I'm having trouble using Mahout's (0.4) DistributedRowMatrix transpose
method. The matrix I'm transposing is about 12 million rows by 2.5
million columns. It's quite sparse (no more than 10 non-zero elements
per row) so memory shouldn't be a problem. However, running transpose
always runs out of memory in the reduce step:
2011-04-27 10:51:29,910 FATAL org.apache.hadoop.mapred.TaskTracker:
Error running child : java.lang.OutOfMemoryError: Java heap space
at
org.apache.mahout.math.map.OpenIntDoubleHashMap.rehash(OpenIntDoubleHashMap.java:434)
at
org.apache.mahout.math.map.OpenIntDoubleHashMap.put(OpenIntDoubleHashMap.java:387)
at
org.apache.mahout.math.RandomAccessSparseVector.setQuick(RandomAccessSparseVector.java:134)
at
org.apache.mahout.math.hadoop.TransposeJob$TransposeReducer.reduce(TransposeJob.java:142)
at
org.apache.mahout.math.hadoop.TransposeJob$TransposeReducer.reduce(TransposeJob.java:122)
at
org.apache.hadoop.mapred.ReduceTask.runOldReducer(ReduceTask.java:463)
at org.apache.hadoop.mapred.ReduceTask.run(ReduceTask.java:411)
at org.apache.hadoop.mapred.Child.main(Child.java:170)
In digging into the problem I found out that the reduce task is being
with with -Xmx=200m.

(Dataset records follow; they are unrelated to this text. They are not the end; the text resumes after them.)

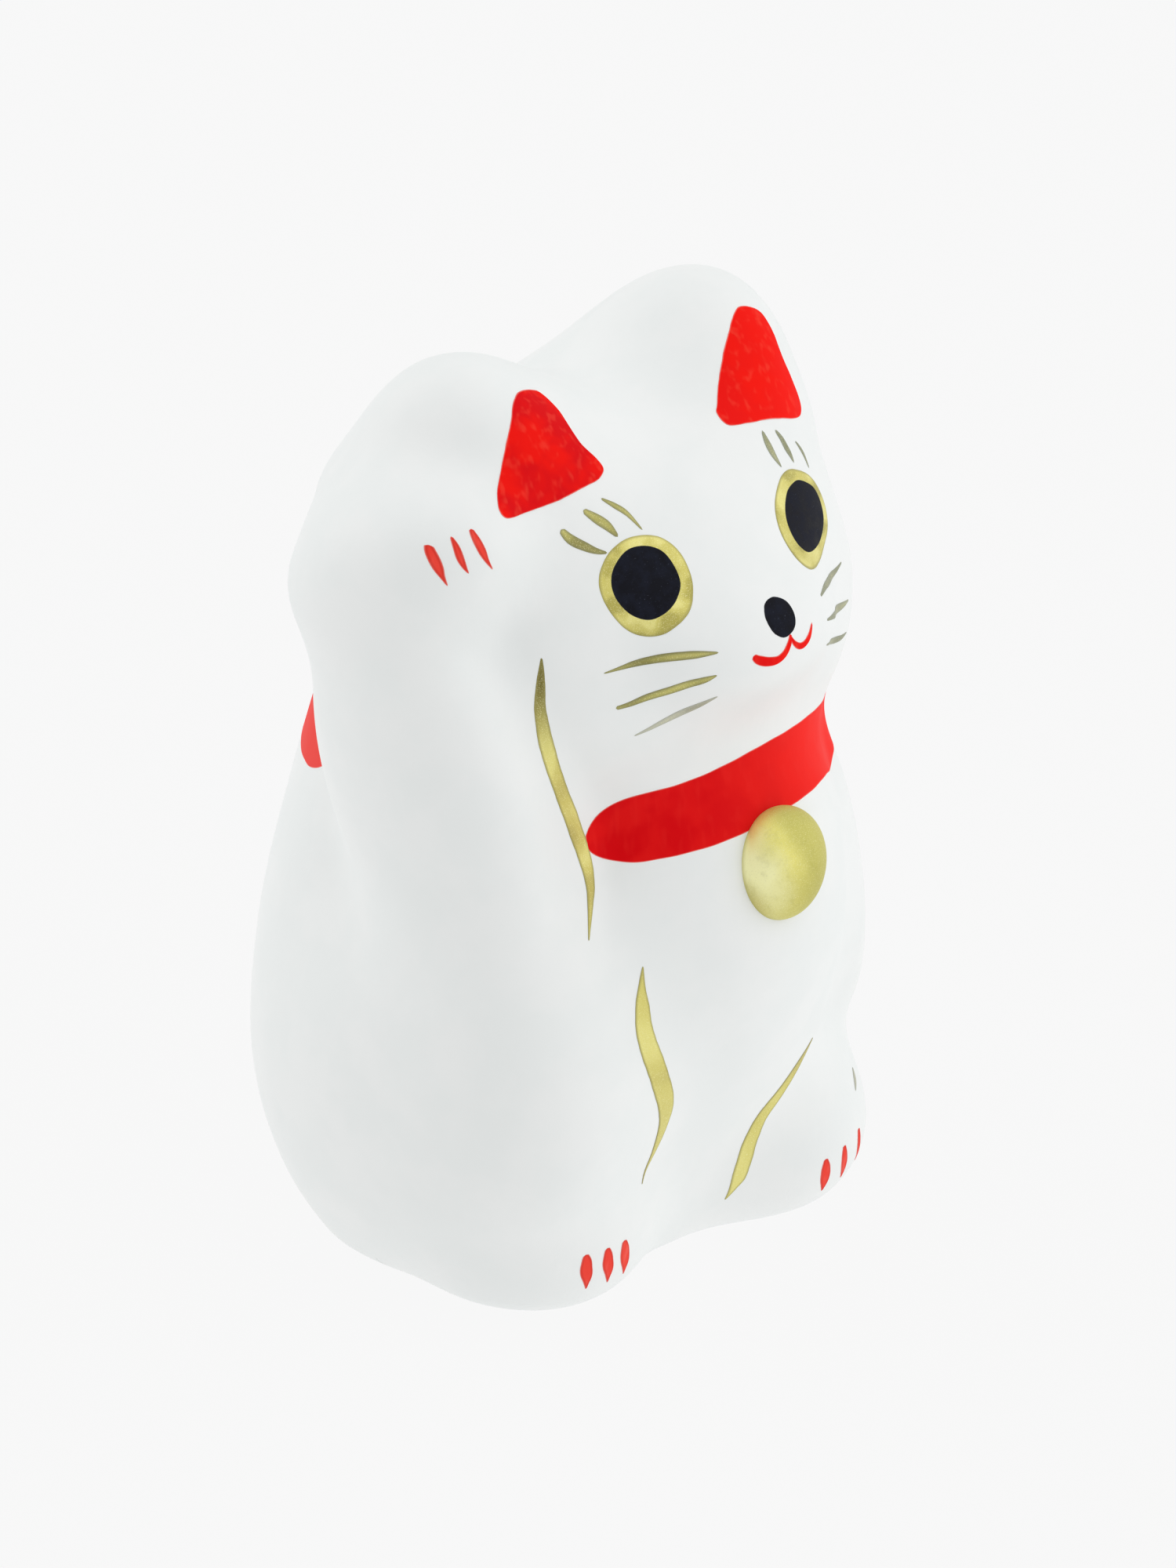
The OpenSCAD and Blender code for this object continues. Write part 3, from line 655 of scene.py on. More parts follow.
def bell_gold():
    """The bell's thicker gold: a smooth satin swelling, with a painted highlight on its upper left, painted
    shade on its lower left and right, and painted light brighter towards its top.
    """
    n = new_material("bell_gold")
    edge = n.fact("edge")
    height = n.fact("across")
    # Painted light and shade follow this sweep across the bell, from its upper left to its right.
    painted_light_sweep = n.math("ADD", n.math("MULTIPLY", height, 0.225), n.fact("along"))
    # Painted shade on the lower left.
    lower_left_shade = n.math("ADD", n.math("MULTIPLY", height, 0.45), n.fact("along"))
    pools = n.noise(3.4, 2, 0.5)
    mottles = n.noise(1.1, 3, 0.6)
    painted_light_sweep = n.math("ADD", painted_light_sweep, n.spread(pools, 0.3, 0.7, -0.4, 0.4))
    # A painted highlight: a bright band on the upper left, fainter lower down.
    bright = n.math("MULTIPLY", n.spread(painted_light_sweep, 4.6, 6.6), n.spread(painted_light_sweep, 7.0, 10.0, 1, 0))
    bright = n.math("MULTIPLY", bright, n.spread(height, 45, 51, 0.25, 1))
    # Painted shade on the right.
    dark = n.spread(painted_light_sweep, 9.2, 12.2)
    grain = n.noise(0.12, 2, 0.7)
    flakes = n.noise(0.08, 0, 0.5)
    # Painted light: brighter towards the top.
    colour = n.mix(n.spread(height, 48, 53), tone(212, 204, 106), tone(242, 234, 132))
    colour = n.mix(bright, colour, tone(255, 252, 190))
    colour = n.mix(n.spread(lower_left_shade, 16.3, 17.9, 0.8, 0), colour, tone(190, 176, 84))
    colour = n.mix(n.math("MULTIPLY", dark, 0.7), colour, tone(186, 180, 84))
    colour = n.mix(n.spread(mottles, 0.5, 0.72, 0, 0.16), colour, tone(178, 170, 78))
    colour = n.mix(n.spread(grain, 0.55, 0.75, 0, 0.2), colour, tone(166, 158, 72))
    colour = n.mix(n.spread(flakes, 0.62, 0.76, 0, 0.4), colour, tone(252, 250, 204))
    colour = n.mix(n.spread(edge, 0.2, 1.1, 0.55, 0), colour, tone(176, 170, 90))
    normal = n.bump(flakes, 0.006)
    normal = n.bump(grain, 0.006, normal=normal)
    rough = n.spread(grain, 0.3, 0.7, 0.5, 0.6)
    return n.finish(Base_Color=colour, Roughness=rough, Normal=normal, Metallic=0.25)


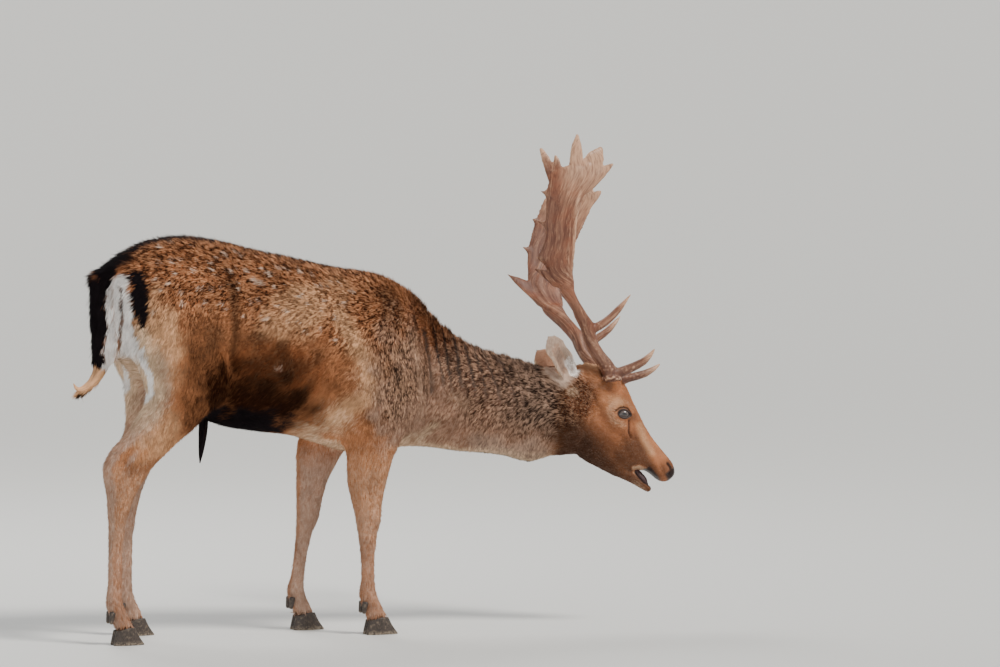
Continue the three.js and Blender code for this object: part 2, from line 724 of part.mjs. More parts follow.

That is the default hadoop
mapred.child.java.opts, since I didn't override it in the mapred conf
on the machine running the job. It should be possible to set
parameters which are used by TransposeJob when called from the
transpose method, but it seems there isn't.
Did I miss some other way of transposing the matrix or some way to
configure the transpose job?